Josephus and the Theologies of Ancient Judaism (OUP) £47.99
Jonathan Klawans’s Josephus and the Theologies of Ancient Judaism cuts against the grain of rabbinic studies to establish the value of Flavius Josephus’s descriptions of the religious ideas of various Jewish sects for reconstructing the world of ideas (the theologies) at play in early Judaism. It is intended as a response to the prevalent approach to the study of early Judaism, which focuses on legal or halakhic issues rather than matters of religious belief. Klawans illuminates Josephus’s description of early Jewish sects (the Pharisees, Sadducees, and Essenes) against distinct bodies of literature including Rabbinic sources, Qumran scrolls, and wisdom literature, especially Ben Sira. He is also concerned to show how various beliefs operate in connection with historical events, from the Hasmonean rebellion to after the destruction of the Temple. He demonstrates, for example, that beliefs about resurrection may have been less a reaction to social or historical circumstances than scholars have claimed and that the destruction of the Temple in 70 CE may not have created such a severe theological crises as previously thought. He provides alternative explanations for beliefs about the afterlife and shows that the reaction to the Temple’s loss may have been more easily dealt with in terms of preexisting theological ideas and analogies. In each case, Klawans brings to the forefront Josephus’s own views about these matters and shows how they are important for a more balanced assessment of the history of early Judaism.
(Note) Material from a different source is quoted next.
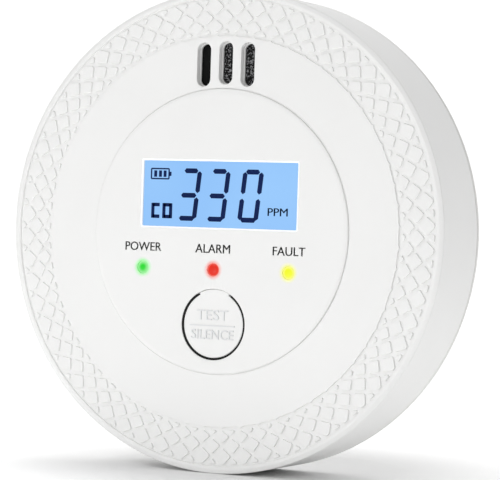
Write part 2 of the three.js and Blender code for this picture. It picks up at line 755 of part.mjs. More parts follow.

Aristotle on Perceiving Objects (OUP) Anna Marmodoro £47.99
How can we explain the structure of perceptual experience? What is it that we perceive? How is it that we perceive objects and not disjoint arrays of properties? By which sense or senses do we perceive objects? Are our five senses sufficient for the perception of objects? Aristotle investigated these questions by means of the metaphysical modeling of the unity of the perceptual faculty and the unity of experiential content. His account remains fruitful-but also challenging-even for contemporary philosophy. This book offers a reconstruction of the six metaphysical models Aristotle offered to address these and related questions, focusing on their metaphysical underpinning in his theory of causal powers. By doing so, the book brings out what is especially valuable and even surprising about the topic: the core principles of Aristotle’s metaphysics of perception are fundamentally different from those of his metaphysics of substance. Yet, for precisely this reason, his models of perceptual content are unexplored territory. This book breaks new ground in offering an understanding of Aristotle’s metaphysics of the content of perceptual experience and of the composition of the perceptual faculty.